La table des monstres.

Au numéro 83 de la rue de la Révolte, existe un hôtel borgne au rez-de-chaussée duquel est établie une table d'hôte d'un bon marché fantastique. Pour donner une idée des prix, bornons-nous à constater qu'un supplément se sauce y coûte un sou.
Cette table d'hôte porte le nom de Table des monstres. C'est là que viennent chaque soir prendre leur repas les phénomènes de passage à Paris. Ils se réunissent en cet endroit pour éviter d'attirer l'attention et d'éveiller les quolibets en dînant chacun de leur côté dans des endroits différents.
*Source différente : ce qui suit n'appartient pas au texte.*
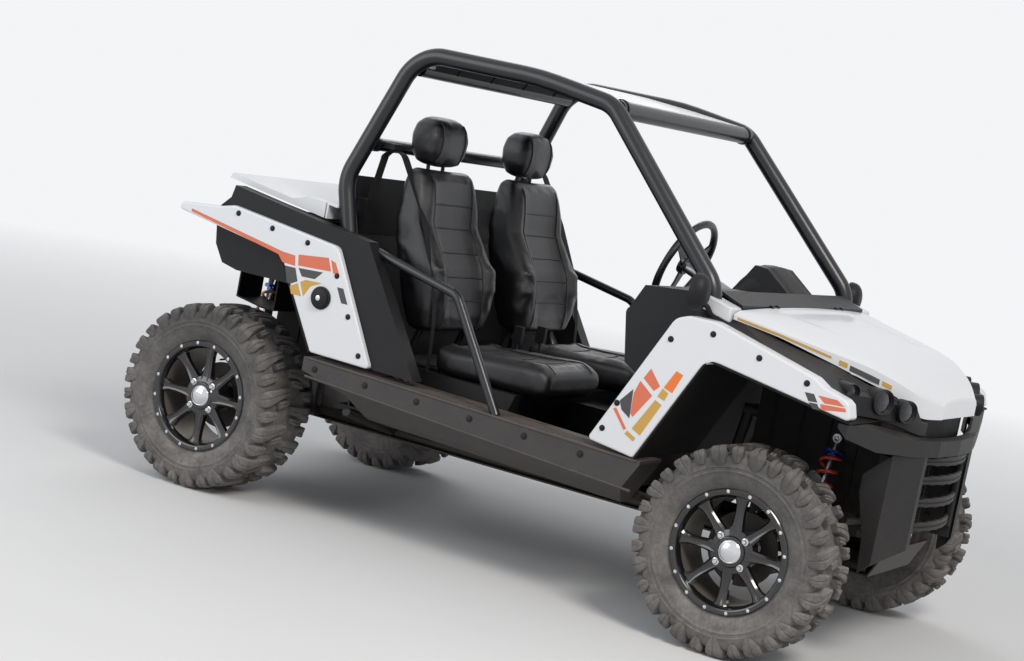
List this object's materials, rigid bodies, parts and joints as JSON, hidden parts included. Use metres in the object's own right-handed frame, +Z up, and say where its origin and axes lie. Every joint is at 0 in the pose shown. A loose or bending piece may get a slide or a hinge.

Rien de plus curieux que ces repas. On se croirait dans une féerie, en plein fantastique. L'homme-squelette y verse à boire à la femme à barbe. La "grande géante du Nord" y flirte avec le nain à triple bosse. Quelques-uns des convives ont trois jambes, d'autres sont nés sans bras et se servent de leurs pieds en guise de mains. Ici un dîneur dépourvu de nez, là un malheureux qui a la tête de côté. Puis le Roi des animaux, personnage entièrement velu qui figurait à la foire au pain d'épices; le Pain-de-sucre, dont la tête pointue est haute de quarante-cinq centimètres, du menton au sommet; la Sirène, aux deux jambes réunies en une seule.
Toutes les infirmités humaines sont représentées là.
Les faux monstres sont rigoureusement exclus du cénacle, ainsi que tous les étrangers. Nous ne conseillerions pas à un curieux d'assister à un de ces dîner. Des imprudents s'y sont aventurés. Homme-squelette, géante du nord, Roi des animaux, Pain-de-sucre, Sirène, monstres de toute espèce qu'on eut dit sortis d'une gravure de Callot, les ont si bien reçus qu'ils croyaient en sortant revenir d'un cercle de l'enfer.
La plupart des habitués de la table d'hôte ne sont point des monstres de naissance. Chose horrible à dire, beaucoup ont été façonnés par des spécialistes anglais, chez lesquels des parents dénaturés font déformer leurs enfants à prix fixe, malgré la surveillance de la police.

Le Musée universel, revue illustrée hebdomadaire, premier semestre 1874.